— Start STORED DATA —
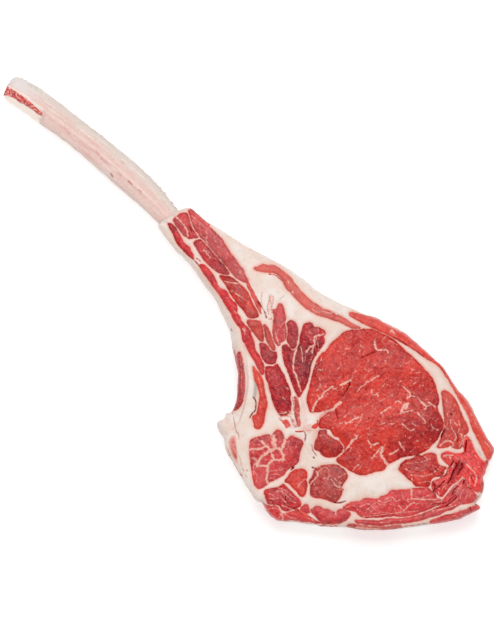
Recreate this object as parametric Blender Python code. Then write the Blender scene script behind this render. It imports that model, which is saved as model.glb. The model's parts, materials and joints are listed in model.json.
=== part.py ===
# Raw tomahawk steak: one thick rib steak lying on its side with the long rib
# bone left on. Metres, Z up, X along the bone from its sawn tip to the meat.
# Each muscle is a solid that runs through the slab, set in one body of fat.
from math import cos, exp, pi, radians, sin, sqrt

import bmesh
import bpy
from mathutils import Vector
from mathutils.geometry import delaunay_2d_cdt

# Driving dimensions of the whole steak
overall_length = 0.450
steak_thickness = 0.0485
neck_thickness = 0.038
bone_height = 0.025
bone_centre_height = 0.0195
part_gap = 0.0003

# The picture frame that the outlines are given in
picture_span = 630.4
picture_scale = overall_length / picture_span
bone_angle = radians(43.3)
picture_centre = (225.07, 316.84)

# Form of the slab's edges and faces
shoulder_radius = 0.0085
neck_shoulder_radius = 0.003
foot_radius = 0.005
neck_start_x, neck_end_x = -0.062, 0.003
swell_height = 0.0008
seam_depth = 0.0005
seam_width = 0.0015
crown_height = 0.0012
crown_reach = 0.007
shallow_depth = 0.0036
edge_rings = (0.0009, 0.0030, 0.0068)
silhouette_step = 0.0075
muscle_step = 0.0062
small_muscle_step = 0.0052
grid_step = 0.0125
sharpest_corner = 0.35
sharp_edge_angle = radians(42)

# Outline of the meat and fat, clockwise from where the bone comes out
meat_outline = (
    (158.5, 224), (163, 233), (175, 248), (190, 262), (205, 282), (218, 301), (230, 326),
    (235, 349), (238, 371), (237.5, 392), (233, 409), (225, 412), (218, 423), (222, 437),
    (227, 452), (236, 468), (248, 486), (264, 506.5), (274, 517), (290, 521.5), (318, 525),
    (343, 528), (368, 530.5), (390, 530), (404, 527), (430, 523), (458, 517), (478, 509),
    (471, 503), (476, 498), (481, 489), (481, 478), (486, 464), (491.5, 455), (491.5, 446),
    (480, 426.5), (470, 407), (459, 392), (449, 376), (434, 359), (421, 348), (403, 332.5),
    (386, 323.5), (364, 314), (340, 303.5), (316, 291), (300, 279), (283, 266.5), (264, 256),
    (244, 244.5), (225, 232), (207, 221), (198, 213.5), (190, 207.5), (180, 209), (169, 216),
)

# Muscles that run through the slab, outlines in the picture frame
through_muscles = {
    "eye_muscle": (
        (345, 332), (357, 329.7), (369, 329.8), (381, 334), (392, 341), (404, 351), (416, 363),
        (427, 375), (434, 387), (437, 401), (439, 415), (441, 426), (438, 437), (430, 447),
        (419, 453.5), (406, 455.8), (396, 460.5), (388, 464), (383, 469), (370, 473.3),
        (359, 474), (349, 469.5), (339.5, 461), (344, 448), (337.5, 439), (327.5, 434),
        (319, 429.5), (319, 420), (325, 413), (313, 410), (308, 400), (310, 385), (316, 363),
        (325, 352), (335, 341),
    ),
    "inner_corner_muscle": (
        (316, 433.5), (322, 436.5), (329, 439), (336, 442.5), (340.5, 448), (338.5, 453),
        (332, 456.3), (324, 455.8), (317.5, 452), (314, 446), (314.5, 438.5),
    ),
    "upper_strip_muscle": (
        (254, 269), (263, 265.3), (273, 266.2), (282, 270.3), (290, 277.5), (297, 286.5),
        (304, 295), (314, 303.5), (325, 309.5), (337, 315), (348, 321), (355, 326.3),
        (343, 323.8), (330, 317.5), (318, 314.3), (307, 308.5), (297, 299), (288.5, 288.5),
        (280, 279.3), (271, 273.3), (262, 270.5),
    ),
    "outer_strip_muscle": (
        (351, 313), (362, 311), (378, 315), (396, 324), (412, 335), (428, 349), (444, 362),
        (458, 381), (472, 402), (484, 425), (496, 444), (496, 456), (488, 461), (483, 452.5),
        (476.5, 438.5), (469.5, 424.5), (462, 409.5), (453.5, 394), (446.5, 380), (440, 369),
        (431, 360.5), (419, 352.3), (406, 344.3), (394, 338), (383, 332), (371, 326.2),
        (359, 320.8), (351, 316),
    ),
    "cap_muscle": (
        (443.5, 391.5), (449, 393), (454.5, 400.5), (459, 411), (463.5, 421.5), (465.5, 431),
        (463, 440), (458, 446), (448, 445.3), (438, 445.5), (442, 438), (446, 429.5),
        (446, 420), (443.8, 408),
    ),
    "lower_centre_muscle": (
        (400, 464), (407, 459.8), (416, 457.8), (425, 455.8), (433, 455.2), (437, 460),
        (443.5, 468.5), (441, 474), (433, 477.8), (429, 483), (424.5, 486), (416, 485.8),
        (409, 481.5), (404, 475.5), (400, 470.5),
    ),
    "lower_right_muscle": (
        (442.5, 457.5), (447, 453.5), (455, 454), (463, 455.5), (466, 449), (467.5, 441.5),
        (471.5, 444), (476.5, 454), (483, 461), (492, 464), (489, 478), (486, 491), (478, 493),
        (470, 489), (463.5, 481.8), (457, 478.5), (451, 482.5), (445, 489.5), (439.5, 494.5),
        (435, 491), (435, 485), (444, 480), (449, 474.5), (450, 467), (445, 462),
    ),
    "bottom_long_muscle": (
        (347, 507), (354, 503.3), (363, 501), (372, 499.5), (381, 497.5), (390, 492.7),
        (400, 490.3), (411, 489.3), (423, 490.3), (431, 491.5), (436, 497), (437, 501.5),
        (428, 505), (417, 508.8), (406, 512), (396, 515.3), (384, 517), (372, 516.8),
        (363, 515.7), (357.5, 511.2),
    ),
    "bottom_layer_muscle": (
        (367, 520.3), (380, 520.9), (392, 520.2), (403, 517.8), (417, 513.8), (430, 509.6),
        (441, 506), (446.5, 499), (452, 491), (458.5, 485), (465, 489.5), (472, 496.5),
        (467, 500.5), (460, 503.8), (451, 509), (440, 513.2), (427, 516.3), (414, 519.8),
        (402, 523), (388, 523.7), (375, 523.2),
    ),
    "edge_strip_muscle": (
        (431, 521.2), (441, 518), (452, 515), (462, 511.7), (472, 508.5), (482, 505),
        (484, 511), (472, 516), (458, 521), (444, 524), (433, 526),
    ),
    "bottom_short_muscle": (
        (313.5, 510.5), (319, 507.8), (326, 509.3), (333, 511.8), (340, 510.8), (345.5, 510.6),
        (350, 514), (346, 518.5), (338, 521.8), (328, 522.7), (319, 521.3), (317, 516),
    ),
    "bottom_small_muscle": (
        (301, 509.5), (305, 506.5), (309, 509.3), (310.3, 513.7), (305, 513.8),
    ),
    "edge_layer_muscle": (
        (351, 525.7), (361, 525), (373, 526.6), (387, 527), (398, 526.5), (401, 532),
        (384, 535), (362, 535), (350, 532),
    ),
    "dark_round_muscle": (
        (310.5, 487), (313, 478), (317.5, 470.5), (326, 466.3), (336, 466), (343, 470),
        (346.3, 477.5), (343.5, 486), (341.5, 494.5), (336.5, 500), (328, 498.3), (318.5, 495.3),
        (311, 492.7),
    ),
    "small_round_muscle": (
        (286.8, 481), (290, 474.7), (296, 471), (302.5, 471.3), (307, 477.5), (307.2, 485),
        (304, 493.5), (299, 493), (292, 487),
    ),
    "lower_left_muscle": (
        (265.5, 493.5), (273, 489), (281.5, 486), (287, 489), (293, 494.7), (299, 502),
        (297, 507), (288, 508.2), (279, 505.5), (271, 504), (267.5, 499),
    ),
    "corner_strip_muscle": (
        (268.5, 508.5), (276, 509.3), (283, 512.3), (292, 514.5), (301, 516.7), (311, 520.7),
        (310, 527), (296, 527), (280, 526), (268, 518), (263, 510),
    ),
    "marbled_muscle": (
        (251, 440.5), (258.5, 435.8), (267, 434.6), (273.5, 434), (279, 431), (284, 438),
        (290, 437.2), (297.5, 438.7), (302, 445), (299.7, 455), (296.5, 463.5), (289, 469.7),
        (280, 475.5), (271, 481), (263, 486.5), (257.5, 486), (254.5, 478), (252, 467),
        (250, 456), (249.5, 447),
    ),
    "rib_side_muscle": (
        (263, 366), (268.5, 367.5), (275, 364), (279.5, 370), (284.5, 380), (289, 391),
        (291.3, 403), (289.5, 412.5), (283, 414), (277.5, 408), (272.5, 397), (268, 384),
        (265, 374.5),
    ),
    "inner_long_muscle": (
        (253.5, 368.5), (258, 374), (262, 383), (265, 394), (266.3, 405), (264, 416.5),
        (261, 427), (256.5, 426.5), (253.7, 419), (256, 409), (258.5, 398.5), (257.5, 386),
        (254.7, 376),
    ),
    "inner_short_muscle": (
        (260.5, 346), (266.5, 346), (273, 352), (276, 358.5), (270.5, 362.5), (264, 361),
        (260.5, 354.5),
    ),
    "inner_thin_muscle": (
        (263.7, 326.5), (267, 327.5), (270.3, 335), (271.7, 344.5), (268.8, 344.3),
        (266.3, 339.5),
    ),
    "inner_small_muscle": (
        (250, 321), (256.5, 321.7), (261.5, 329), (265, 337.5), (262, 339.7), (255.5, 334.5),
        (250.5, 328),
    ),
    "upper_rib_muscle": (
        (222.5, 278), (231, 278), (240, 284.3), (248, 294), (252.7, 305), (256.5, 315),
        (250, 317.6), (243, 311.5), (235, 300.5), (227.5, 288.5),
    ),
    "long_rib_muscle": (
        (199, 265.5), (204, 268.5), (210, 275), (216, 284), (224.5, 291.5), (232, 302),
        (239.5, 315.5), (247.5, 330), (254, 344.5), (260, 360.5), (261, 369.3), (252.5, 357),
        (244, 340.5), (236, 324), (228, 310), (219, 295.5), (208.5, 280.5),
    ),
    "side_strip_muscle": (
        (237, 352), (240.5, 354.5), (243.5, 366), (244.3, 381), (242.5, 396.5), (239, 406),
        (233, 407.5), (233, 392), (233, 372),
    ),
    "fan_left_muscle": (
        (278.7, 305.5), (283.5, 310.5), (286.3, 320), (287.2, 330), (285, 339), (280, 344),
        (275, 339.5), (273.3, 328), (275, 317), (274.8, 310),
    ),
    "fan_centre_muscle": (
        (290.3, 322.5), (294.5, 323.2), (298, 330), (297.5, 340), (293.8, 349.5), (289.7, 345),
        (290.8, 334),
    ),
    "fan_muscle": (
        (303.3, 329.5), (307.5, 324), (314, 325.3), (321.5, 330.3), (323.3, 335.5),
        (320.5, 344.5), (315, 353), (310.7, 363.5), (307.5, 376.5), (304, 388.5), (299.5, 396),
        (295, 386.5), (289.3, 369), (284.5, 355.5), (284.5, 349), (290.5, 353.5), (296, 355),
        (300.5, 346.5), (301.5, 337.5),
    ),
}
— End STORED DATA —
▶ **DIRECTION**
Print the material above verbatim, first line through the line containing "picture_centre = (225.07, 316.84)", both included.

▶ **ANSWER TO THIS EXERCISE**
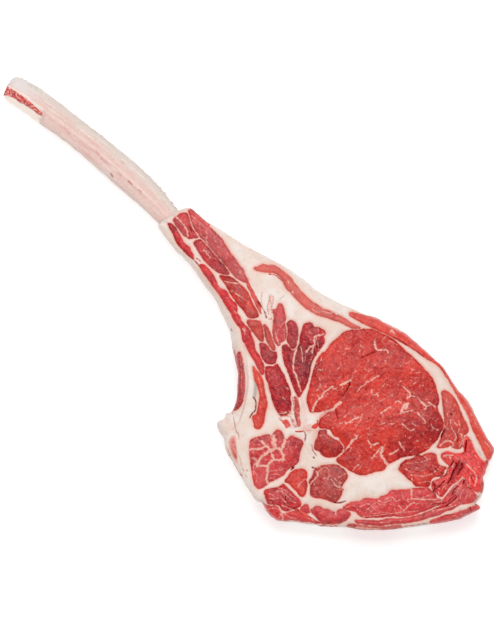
Recreate this object as parametric Blender Python code. Then write the Blender scene script behind this render. It imports that model, which is saved as model.glb. The model's parts, materials and joints are listed in model.json.
=== part.py ===
# Raw tomahawk steak: one thick rib steak lying on its side with the long rib
# bone left on. Metres, Z up, X along the bone from its sawn tip to the meat.
# Each muscle is a solid that runs through the slab, set in one body of fat.
from math import cos, exp, pi, radians, sin, sqrt

import bmesh
import bpy
from mathutils import Vector
from mathutils.geometry import delaunay_2d_cdt

# Driving dimensions of the whole steak
overall_length = 0.450
steak_thickness = 0.0485
neck_thickness = 0.038
bone_height = 0.025
bone_centre_height = 0.0195
part_gap = 0.0003

# The picture frame that the outlines are given in
picture_span = 630.4
picture_scale = overall_length / picture_span
bone_angle = radians(43.3)
picture_centre = (225.07, 316.84)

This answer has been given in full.